Author: Poo
•8:03 AM

I joined back to work when my kids were 5 months old...lucikly for me my hubby was posted in a different city...I got to stay with my parents...we had a struggle to get maids to help in caring for the babies...they were really a handful...


Every moment was a joy...and every milestone they had made me swell with motherly pride...


Frankly speaking...I don't remember many incidents...during their initial years...I should have started blogging then...but no way I could have done it...

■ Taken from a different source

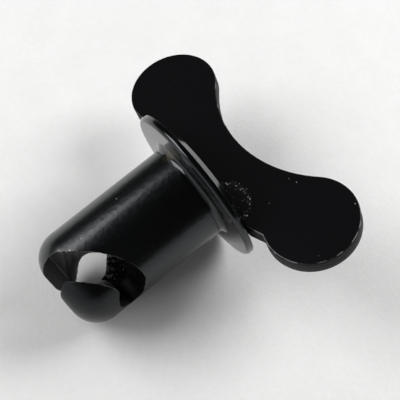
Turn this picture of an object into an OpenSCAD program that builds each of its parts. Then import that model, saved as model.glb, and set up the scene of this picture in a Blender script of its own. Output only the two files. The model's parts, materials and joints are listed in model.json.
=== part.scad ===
// Quarter turn fastener: a wing-head stud for quick-release panels.
// One turned steel stud (shank, flange and low crowned head) with a cam slot milled
// through its tip, and a stamped wing plate seated in a groove across the head.
// Drawn lying as it rests, on its flange rim and its tip, in millimetres, +Z up.

/* [Shank] */
// Diameter of the shank, 7/16 inch
shank_d = 11.1; // [10:0.1:13]
// Length of the shank, from the flange's underside to the tip
shank_len = 18.2; // [17:0.1:24]
// Radius of the rounded tip
tip_r = 3.2; // [1:0.1:4]
// Radius of the fillet between the shank and the flange
root_fillet_r = 0.7; // [0.2:0.1:1.2]

/* [Flange and head] */
// Diameter of the flange
flange_d = 18.7; // [16:0.1:22]
// Thickness of the flange at its rim
flange_t = 0.75; // [0.6:0.05:1.5]
// Radius of the rim's lower edge
rim_r = 0.4; // [0.1:0.05:0.5]
// Diameter of the crowned head on the flange
crown_d = 18; // [14:0.1:18.4]
// Height of the crown above the flange
crown_h = 1.6; // [1:0.1:2.5]
// Width of the sloping shoulder round the crown
shoulder_w = 1.2; // [0.5:0.1:2]
// Height of the shoulder
shoulder_h = 0.65; // [0.3:0.05:0.9]

/* [Cam slot] */
// Width of the slot, which takes a spring wire of 3 mm
slot_w = 3.15; // [2.5:0.05:3.6]
// Quarter turn between the slot's mouth and its seat, in degrees
turn = 90; // [80:1:95]
// Angle of the mouth from the wing's plane, in degrees
mouth_angle = 99; // [0:1:180]
// Width of the mouth, a little wider than the slot to lead the wire in
mouth_w = 3.35; // [3:0.05:4]
// Length of the straight mouth, from the tip to the start of the climb
mouth_len = 1.75; // [0.8:0.05:3]
// Height that the cam climbs from the mouth to the hump
cam_rise = 4.85; // [3:0.05:6]
// Share of the turn at which the hump stands
hump_share = 0.77; // [0.6:0.01:0.85]
// Drop from the hump into the seat
seat_drop = 0.8; // [0.3:0.05:1.2]

/* [Wing] */
// Thickness of the wing plate
wing_t = 1.85; // [1.2:0.05:2.5]
// Radius of each round lobe
lobe_r = 5.1; // [4:0.1:6]
// Distance between the centres of the lobes
lobe_pitch = 24.8; // [20:0.1:30]
// Height of the lobes' centres above the flange's underside
lobe_z = 6.35; // [5:0.05:8]
// Height of the waist's lowest point above the flange's underside
waist_z = 7; // [5:0.05:9]
// Height of the plate's straight foot above the flange's underside
wing_foot_z = 1.05; // [0.85:0.05:1.8]
// Inset of the foot's ends from the rim of the crown
foot_inset = 0.5; // [0.2:0.1:2]
// Distance from a lobe's centre in to the notch where the web leaves it, below
notch_in = 2.05; // [1:0.05:4]
// Sideways offset of the plate from the stud's axis
wing_shift = -0.3; // [-0.6:0.05:0.6]
// Gap between the plate and each wall of its groove
groove_gap = 0.02; // [0:0.01:0.1]

/* [Stake mark] */
// Distance of the stake mark from the stud's axis
stake_x = -5; // [-6:0.1:6]
// Radius of the stake mark's rim
stake_r = 3; // [1:0.1:3.5]
// Depth of the stake mark
stake_depth = 0.1; // [0.05:0.05:0.5]

/* [Rest] */
// Roll of the wing about the stud's axis as it lies, in degrees
roll = 9.5; // [0:0.5:30]

/* [Hidden] */
$fn = 96;

black_oxide = [0.06, 0.06, 0.065];
black_plate = [0.09, 0.09, 0.1];

// Overlap that carries a cutter clear of the face that it opens
cut = 1;

shank_r = shank_d / 2;
flange_r = flange_d / 2;
crown_r = crown_d / 2;

// Sphere of which the crown is a cap, inside the shoulder
cap_r = crown_r - shoulder_w;
cap_h = crown_h - shoulder_h;
cap_ball_r = (cap_r * cap_r + cap_h * cap_h) / (2 * cap_h);
cap_ball_z = flange_t + crown_h - cap_ball_r;

// Cam path, for the centre of the spring wire
cam_start_z = -shank_len + mouth_len;
hump_angle = turn * hump_share;
cam_steps = 15;

// Seam of the turned surfaces, midway between the slot's mouth and the far side's seat
seam_angle = mouth_angle - (180 - turn) / 2;

// Circle of the wing's waist, tangent to both lobes
half_pitch = lobe_pitch / 2;
waist_rise = waist_z - lobe_z;
waist_r = (half_pitch * half_pitch + waist_rise * waist_rise - lobe_r * lobe_r)
    / (2 * (lobe_r - waist_rise));
waist_centre_z = waist_z + waist_r;

// Corners of the web, just inside the lobes where the waist runs into them
web_bite = 0.1;
web_share = (lobe_r - web_bite) / (lobe_r + waist_r);
web_top_x = half_pitch * (1 - web_share);
web_top_z = lobe_z + (waist_centre_z - lobe_z) * web_share;

// Ends of the foot, inside the crown's rim, and the notches on the lobes' circles, with the
// web's corners carried on a little way into the lobes
foot_half = crown_r - foot_inset;
notch_x = half_pitch - notch_in;
notch_z = lobe_z - sqrt(lobe_r * lobe_r - notch_in * notch_in);
web_low_x = notch_x + web_bite * (notch_x - foot_half);
web_low_z = notch_z + web_bite * (notch_z - wing_foot_z);

// Sphere that presses the stake mark
stake_ball_r = (stake_r * stake_r + stake_depth * stake_depth) / (2 * stake_depth);

// Tilt of the stud as it lies on the round of its tip and on the rim of its flange:
// both rounds are circles about the axis, swept by a smaller circle.
tip_ring_r = shank_r - tip_r;
tip_ring_z = -shank_len + tip_r;
rim_ring_r = flange_r - rim_r;
rest_span = rim_r - tip_ring_z;
rest_step = rim_ring_r - tip_ring_r;
tilt = acos((tip_r - rim_r) / sqrt(rest_span * rest_span + rest_step * rest_step))
    - atan2(rest_span, rest_step);

// Height of the flange's centre when the stud lies on tip and rim, and when a lobe lies lowest
lift_on_tip = tip_r + tip_ring_r * cos(tilt) - tip_ring_z * sin(tilt);
lobe_dip = lobe_r * sqrt(pow(sin(tilt), 2) + pow(cos(tilt) * sin(roll), 2));
lift_on_lobe = lobe_dip - lobe_z * sin(tilt)
    + cos(tilt) * ((half_pitch + wing_shift) * sin(roll) + wing_t / 2 * cos(roll));
lift = max(lift_on_tip, lift_on_lobe);

// Offsets that bring the middle of the lying part over the origin
far_x = lobe_z * cos(tilt) + (half_pitch + wing_shift) * sin(roll) * sin(tilt)
    + lobe_r * sqrt(pow(cos(tilt), 2) + pow(sin(roll) * sin(tilt), 2))
    + wing_t / 2 * cos(roll) * sin(tilt);
near_x = tip_ring_z * cos(tilt) - tip_ring_r * sin(tilt) - tip_r;
mid_x = (far_x + near_x) / 2;
mid_y = wing_shift * cos(roll);

// Height of the cam path's centre at an angle past the mouth: a quarter sine up to the
// hump, then half a cosine down into the seat
function cam_z(a) = a <= hump_angle
    ? cam_start_z + cam_rise * sin(90 * a / hump_angle)
    : cam_start_z + cam_rise - seat_drop * (1 - cos(180 * (a - hump_angle) / (turn - hump_angle))) / 2;

// Half section of the turned stud, with the axis at x = 0 and the flange's underside at y = 0
module stud_section() {
    // Shank with its rounded tip
    translate([0, tip_ring_z]) square([shank_r, -tip_ring_z + flange_t / 2]);
    translate([0, -shank_len]) square([tip_ring_r, shank_len]);
    intersection() {
        translate([tip_ring_r, tip_ring_z]) circle(tip_r);
        translate([0, -shank_len]) square([shank_r, tip_r]);
    }
    // Fillet under the flange
    difference() {
        translate([0, -root_fillet_r]) square([shank_r + root_fillet_r, root_fillet_r + flange_t / 2]);
        translate([shank_r + root_fillet_r, -root_fillet_r]) circle(root_fillet_r);
    }
    // Flange with its rounded lower edge
    square([rim_ring_r, flange_t]);
    translate([0, rim_r]) square([flange_r, flange_t - rim_r]);
    intersection() {
        translate([rim_ring_r, rim_r]) circle(rim_r);
        square([flange_r, rim_r]);
    }
    // Crowned head: a sloping shoulder, then a shallow cap
    polygon([
        [0, 0],
        [crown_r, 0],
        [crown_r, flange_t],
        [cap_r, flange_t + shoulder_h],
        [0, flange_t + shoulder_h],
    ]);
    intersection() {
        translate([0, cap_ball_z]) circle(cap_ball_r);
        square([cap_r, flange_t + crown_h]);
    }
}

// Space swept by the wire as the stud turns, cut right through the shank at close steps,
// with the straight mouth below
module cam_slot() {
    cutter_len = shank_d + 2 * cut;
    rotate(mouth_angle)
        translate([-cutter_len / 2, -mouth_w / 2, -shank_len - cut])
            cube([cutter_len, mouth_w, mouth_len + cut]);
    for (a = [0 : turn / cam_steps : turn])
        rotate(mouth_angle + a)
            translate([-cutter_len / 2, 0, cam_z(a)])
                rotate([0, 90, 0])
                    cylinder(d = slot_w, h = cutter_len);
}

// Outline of the wing plate: x across the wing, y up the stud's axis
module wing_outline() {
    for (side = [-1, 1])
        translate([side * half_pitch, lobe_z]) circle(lobe_r);
    // Web between the lobes: a straight foot below, short slopes up to the notches, and the
    // round waist above
    difference() {
        polygon([
            [-half_pitch, lobe_z],
            [-web_low_x, web_low_z],
            [-foot_half, wing_foot_z],
            [foot_half, wing_foot_z],
            [web_low_x, web_low_z],
            [half_pitch, lobe_z],
            [web_top_x, web_top_z],
            [-web_top_x, web_top_z],
        ]);
        translate([0, waist_centre_z]) circle(waist_r, $fn = 2 * $fn);
    }
}

// Plate raised from the outline, centred on the stud's axis plane
module wing_plate(thickness) {
    translate([wing_shift, 0, 0])
        rotate([90, 0, 0])
            linear_extrude(thickness, center = true) children();
}

// Lays a piece down from the stud's own axes to the way it rests
module at_rest() {
    translate([-mid_x, -mid_y, lift])
        rotate([0, 90 - tilt, 0])
            rotate(90 - roll)
                children();
}

module stud() {
    color(black_oxide) at_rest() difference() {
        rotate(seam_angle) rotate_extrude() stud_section();
        cam_slot();
        // Groove across the head, which seats the wing's lower edge
        translate([-flange_r - cut, -wing_t / 2 - groove_gap, wing_foot_z])
            cube([flange_d + 2 * cut, wing_t + 2 * groove_gap, crown_h + flange_t]);
    }
}

module wing() {
    color(black_plate) at_rest() difference() {
        wing_plate(wing_t) wing_outline();
        translate([stake_x, wing_t / 2 - stake_depth + stake_ball_r, wing_foot_z])
            sphere(stake_ball_r);
    }
}

stud();
wing();
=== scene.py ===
"""Looks of the wing-head quarter turn stud: blackened turned steel and a blackened stamped wing."""

import json
import math

import bmesh
import bpy
from mathutils import Matrix, Vector


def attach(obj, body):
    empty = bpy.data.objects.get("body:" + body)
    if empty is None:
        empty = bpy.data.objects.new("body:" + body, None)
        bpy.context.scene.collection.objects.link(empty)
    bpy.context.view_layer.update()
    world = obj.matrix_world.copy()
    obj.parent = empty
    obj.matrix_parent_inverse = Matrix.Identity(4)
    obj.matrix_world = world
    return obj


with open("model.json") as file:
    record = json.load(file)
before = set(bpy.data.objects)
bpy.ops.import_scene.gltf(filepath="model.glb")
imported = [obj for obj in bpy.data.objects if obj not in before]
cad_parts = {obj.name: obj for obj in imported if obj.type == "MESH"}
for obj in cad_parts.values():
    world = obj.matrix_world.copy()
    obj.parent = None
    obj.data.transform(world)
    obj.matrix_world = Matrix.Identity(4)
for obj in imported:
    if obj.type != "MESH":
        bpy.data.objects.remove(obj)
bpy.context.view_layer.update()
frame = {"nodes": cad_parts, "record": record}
scene = bpy.context.scene
MM = 0.001

# Camera: where it stands, the point on the floor that it looks at, its turn about its own
# axis, its lens and sensor in millimetres, and the nearest distance that it sees
CAMERA_PLACE = Vector((-31.7, -43.0, 93.64)) * MM
CAMERA_TARGET = Vector((6.68, 3.02, 0.0)) * MM
CAMERA_TURN = math.radians(2.5)
CAMERA_LENS = 84.0
CAMERA_SENSOR = 36.0
CAMERA_NEAR = 1.0 * MM

# Lamps: azimuth from +X towards +Y and elevation in degrees, width and height in metres, and
# power in watts. All stand equally far from the frame's origin and face a point above it.
LAMPS = {
    "right_panel": (-15, 38, 0.131, 0.131, 0.47),
    "left_panel": (132, 43, 0.195, 0.131, 0.44),
}
LAMP_DISTANCE = 0.25
LAMP_TARGET = Vector((0, 0, 0.006))

# World's strength at the horizon to the left and right, and overhead, in front and behind
SIDE_LIGHT = 1.2
TOP_LIGHT = 0.04
FLOOR_SIZE = 3.0

# The stud's own axes, as in the CAD: z up the stud from the flange's underside, x along the
# wing, y out of the wing's front face
ROLL = 9.5
SHANK_MIDDLE = 7.85 * MM
shank = next(m for m in frame["record"]["mounts"] if m["name"] == "shank")
stud_axis = -Vector(shank["axis"]).normalized()
tilt = math.degrees(math.asin(stud_axis.z))
TO_WORLD = (
    Matrix.Translation(Vector(shank["pos_m"]) + stud_axis * SHANK_MIDDLE)
    @ Matrix.Rotation(math.radians(90 - tilt), 4, "Y")
    @ Matrix.Rotation(math.radians(90 - ROLL), 4, "Z")
)

# From here on lengths, points and ranges are in millimetres on the stud's own axes, unless a
# line says otherwise. A range is a pair of values between which one look fades into another.

# Sizes, as in the CAD
SHANK_R = 5.55
SHANK_LEN = 18.2
TIP_R = 3.2
SLOT_TOP_Z = -9.9
HALF_WING = 1.85 / 2
STAKE = (-5.0, HALF_WING, 1.05)
STAKE_R = 3.0

# Blackened steel: how strongly its shining and its dull share reflect, and their tint
OXIDE_IOR = 1.5
DULL_IOR = 1.2
OXIDE_TINT = (0.91, 0.95, 1.0, 1)
BEVEL_SAMPLES = 6

# Regions of the stud. The slot's walls begin just under the shank's and the tip's surface, and
# the last is how near a sharp edge the slot's worn edges show bare metal and a painted glint.
SLOT_SKIN = (TIP_R - 0.08, TIP_R - 0.03)
SLOT_ROOF = (SLOT_TOP_Z, SLOT_TOP_Z + 0.1)
HEAD = (-1.0, -0.6)
SLOT_MIDDLE = (-13.4, -12.8)
SLOT_MOUTH = (-14.6, -14.2)
TONGUE_X = (-2.2, -1.2)
TONGUE_Z = (-12.6, -11.6)
STUD_GLINT_EDGE_R = 0.09 * MM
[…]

During thier second year I made a trip to the US along with my twins all alone as my hubby was posted there...now that's an achievment to brag about for my entire life ain't it!!!!


Lemme...post a pic...
Author: Poo
•7:51 AM

My kiddos were born at 33 weeks and were extremly premature. We had a bigger battle to fight after they were born...a battle of survival...God again gave me the strength to pull along....there were other family problems to contend with too...those were the weakest moments in my life (both physically and emotionally)...I was struggling to be sane...I did come out of it but not as the original me... I had lost myself permanantly...the real me...a person with a spirit to live life to the full...the harsh realities of life and the chameleon like people transformed me into another person...who I am now. I do not know which is good or bad but I do know that I liked the original me better!!!!

I was tested in every way possible...in every aspect of life...and I still existed (not lived) in this world. My only ray of hope...my darlings...kept me going...

I realise that this is a rather gloomy post and I relived my nighmare again while typing this after 6 years!!!! The wounds bestowed by life run REALLY deep and are difficult to heal...and I realise that some may never heal afterall!!!!!
Author: Poo
•7:39 AM
But, I think I wished for something wrong....

On the early hours of Dec 1st 2003 (5.00am) my water broke when I was sleeping...I thought I was peeing uncontrollably as my uterus was squashing my bladder...trust me that's exactly how it feels when your water breaks...I screamed and woke hubby and we rushed to the hospital.

The doc came and checked me and said I was nearly 6cm dilated...then she ordered a scan to see the position of the babies. Fortunately or unfortunately they were both head down. So, I proudly walked to the delivery room after series of handshakes and best wishes from my parents and hubby.

The Doc asked whether I wanted to have my hubby or mom with me during delivery which I declined...I wanted to brave the battle alone...I did not want to put them to the trauma of seeing a loved one in pain that they cannot share!!!! Selfless me!!! (actual reason being I did not want anyone to see what a bad pushing job I was doing!!!!)

I went into the room at around 7.00 am and finally after a lot of struggle, my first bundle of joy was born at 9.49 am and my second one was born at 9.56 am.

They were my lovely lil angels...MY daughters...little did I know at that moment that they would change my entire life...or rather they would become my entire world and life!!! I am blessed to have you my angels...if you read this at any point of time in your life please do understand that your mother would have done anything humanely possible to have you as daughters and am extremely grateful to God for giving you to me. I will do all that is possible till the last breath of my life to keep you both happy.